Targeting the broadcast timing can either react to an trigger, e.g . website visit or programmatic, but media like email or telesales can control the timing of their contacts or broadcast to increase their engagement chances. The trick is to map timing be close to the top on the inbox when the inbox in triaged with time to consider. Both use previous actual or modelled answer/open time/date stamps to bucket customers. Emails can be split into 3 parts of the day and then ensuring the broadcast ends before these cut-offs:  breakfast, lunch, evening.

 

Weekends are different, and these broadcast timings have changed over the years from when people used to use their computers at work, to fixed home computers, to laptops on sofa, to mobiles on the commute.

Contact timing: Telesales dialer model [Stand]
 

Telesales may be less used these days but still a strong conversion tool for B2B, especially for SME prospects, as it can overcome issues and jump through a few of the customer channel steps in one go. The trick is to work out when these 'decision maker contacts' are most likely to be available to focus on your proposition and make decisions.

 

These models are derivatives of the prescriptive propensity models I developed in my Masters. I've done many contact timing models for telesales dialers or email broadcasts and the uplift seems to always be around 10%, free, forever.

Contact timing: Seasonality
[Walk]
 

Connects to the 'why' weather topic. But rather than reacting to short term changes, this enables more planning to maximise the inevitable needs - especially in limited the loss of sales from out-of-stock situations of runs on certain topics. 

 

Relevance models can pick out who is most like to purchase, and in this case, who has the lower barriers to purchase, to bring forward their purchase so that restocks can sell more in peaks. Using a simple offer like, "it's going to hot/cold/wet/schools back soon, so why not beat the rush and buy now." will flatten peaks and maximise sales.

Always-on Sniper: See/Think/Do [Walk]
 

This can be pitched as very complex or reasonably simple. A 'walk' model version will be built like a 'if this then that' model. When done properly a very simple model is usually increase ROI by 20% better than an old school manual, human controlled method and take up less employee time. A more complex method won't really do much better as its the timeliness that makes the difference - but for big spenders the iterative gains will be massive compared to cost.

 

It could self learn but the key here is that, like a sniper it trains it's sights on a particular event (signal) and when that happens it reacts quickly. It's similar to programmatic but within your infrastructure. This is far more effective than the batch approach of old. It can happen as a triggered approach or even in a daily batch way, with a decision engine tagging in all the variables in the data and the marketing platform comms pulling together and pushing out a pseudo-personalised response.

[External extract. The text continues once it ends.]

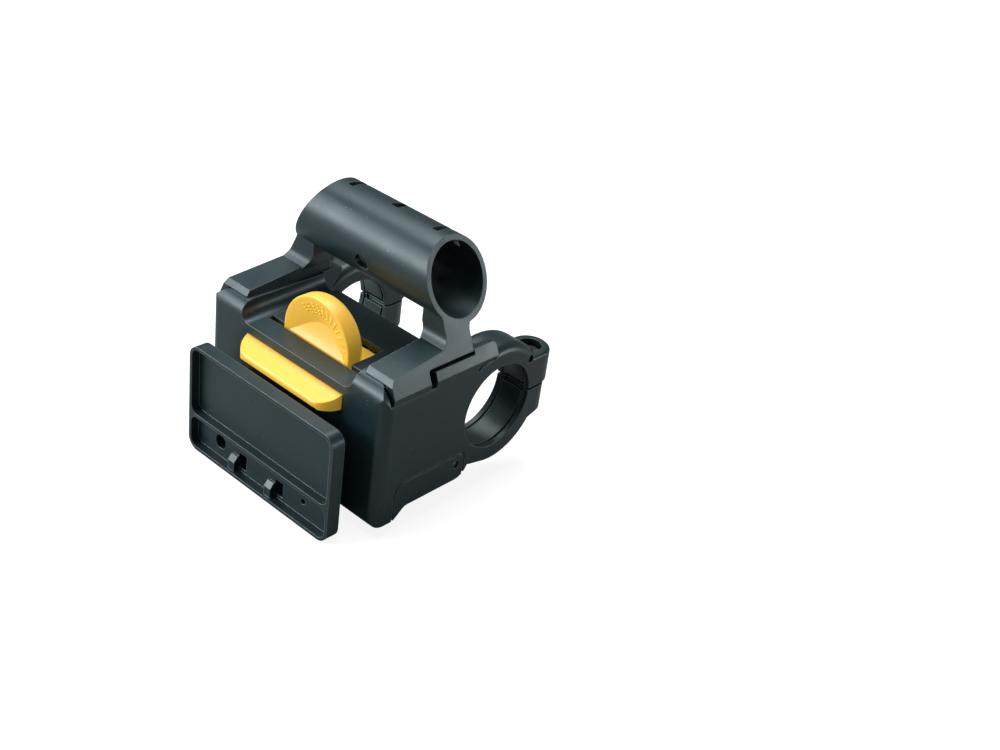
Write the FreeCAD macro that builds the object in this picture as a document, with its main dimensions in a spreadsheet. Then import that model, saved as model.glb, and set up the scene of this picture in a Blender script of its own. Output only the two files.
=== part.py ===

Always-on Sniper: Onboarding journey [Walk]
 

Most companies have thought through an onboarding program as its the adoption and feeling of value that gives good 
intangible net promoter scores and tangibly lowers returns and increases retention /expansion /advocacy.

 

To be honest, some on boarding journeys are overthought and rigid, and should be tested against the same 'if this then that' sniper model methods, with adjusted goals to see if big-data combined with fast statistical computation can do a better job with less employee time.

 

The modelled approach would monitor and understand customers for longer than a typical onboarding programme and be are more timely. Being always-on would connect it right up to the next stage of the the process - the next purchase.

Always-on Sniper: Repeat warm-up [Run]
 

There is a lot more data and understanding about customers than prospects. So any repeat purchase model should be strong. Which is why I start building and testing my propensity models here. The targeting can also be done directly and indirectly in an organised, crafted and tested way that can assist with attribution models. 

 

Some marketing professional may feel threatened by giving up the decisions that form their power base, but actually they should focus on how automation frees them up from those complex tasks with the knowledge that results will be better, and provide the time to focus on the parts that computers aren't that good at doing - like strategy thought and macro implications.